[Python-ideas] math.inf and math.nan constants

Andrew Barnert abarnert at yahoo.com
Fri Jan 9 16:32:52 CET 2015


On Jan 9, 2015, at 4:25, Alexander Heger <python at 2sn.net> wrote:

>>    def make_nan(payload=0, sign=False, quiet=True):
>>        payload |= (0x7ff0000000000000 |
>>                    (sign * 0x8000000000000000) |
>>                    (quiet *  0x0008000000000000))
>> 
>>        return struct.unpack('d', struct.pack('Q', payload))[0]
>> 
>> And likewise, you could write a `parse_nan` that returns `payload, sign, quiet`. And you'd probably want to add some parameter validation (and don't forget that payload 0 and quiet-bit 0 means it's not a NaN, it's an inf).
> 
> so, payload default should not be 0 but, e.g., 1.

I don't think so.

The NaN you get from float("nan") on most platforms is positive, quiet, payload 0 (matching the defaults above). The NaN you get from np.nan is usually either the same, or the negative version of it. Also, any library that defines meanings for NaN payloads is presumably going to define one for 1 (I'm pretty sure SANE did), and it's unlikely to be anything generic. And on platforms where the native C lib displays detailed NaN information, quiet 0 will just be NaN or qNaN or similar, but quiet 1 will be NaN1 or qNaN(1) or similar. So, 1 is not a good default.

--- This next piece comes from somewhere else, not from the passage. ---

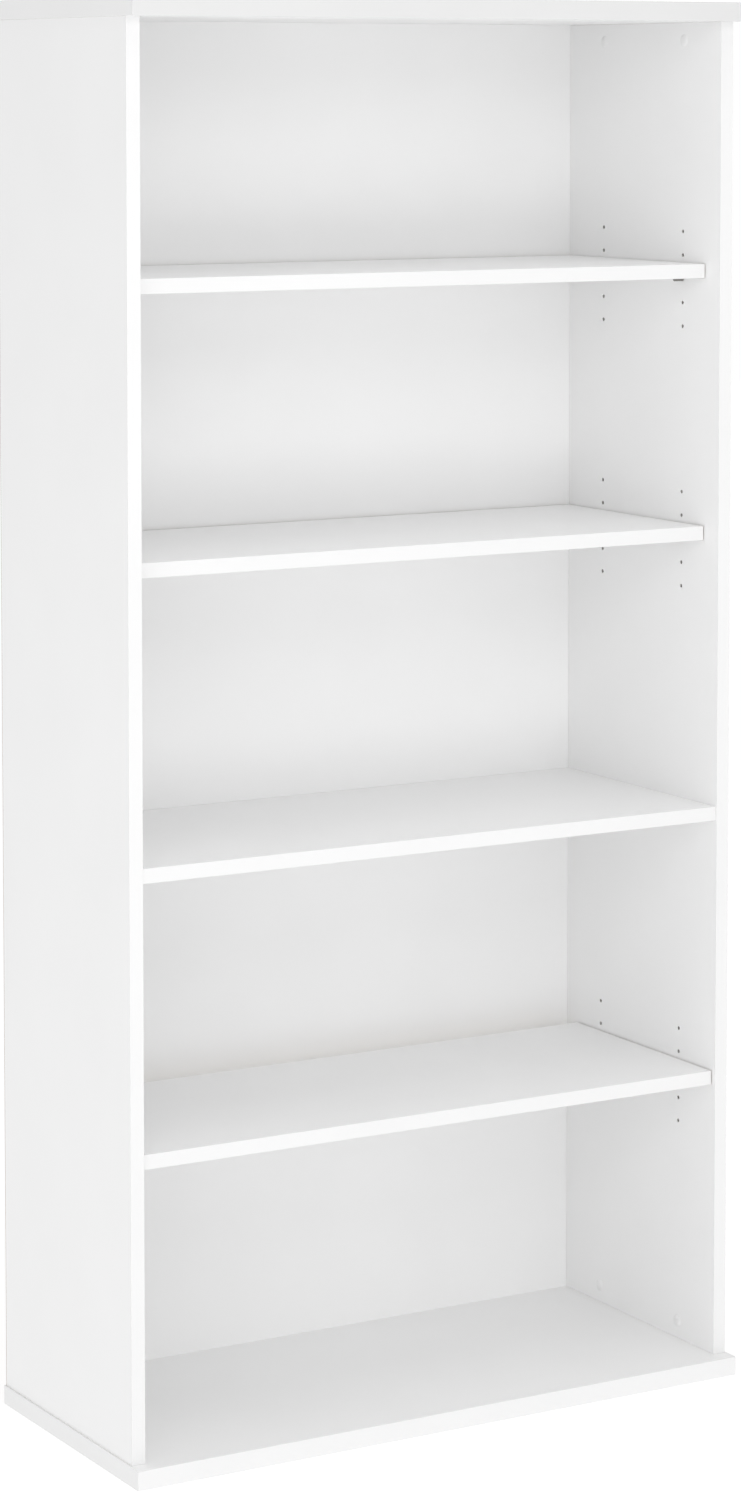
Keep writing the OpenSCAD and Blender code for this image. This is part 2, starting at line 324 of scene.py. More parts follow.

Maybe the obvious answer is to not provide a default value at all; if you want quiet 0 you have to make_nan(0), not just make_nan, and that will raise if you happen to be on an old reversed-quiet-bit platform, while if you want default NaN you just use float.nan instead of float.make_nan. You could even to do as SANE did (or at least as I remember it) and not allow 0 at all; if you want quiet 0 you use float.nan. Or, alternatively, make the default None, which uses the right default payload for your platform. 

Speaking of which, IIRC, the default payload on MIPS machines (which had reversed quiet bit) was -1. Which implies that it might be handy to take negative payloads and complement off 1<<51, because if anyone has any use for such payloads they may be thinking of them as negatives, not as huge positives.

But anyway, I think all of this shows why we probably don't want to add make_nan today, but how easily we (or even a third-party lib) can add it later, once someone has a platform/library that they need it for so we can paint the bikeshed to match the house.

And my original point: adding float.nan to 3.5 doesn't prevent a more detailed NaN API in the future.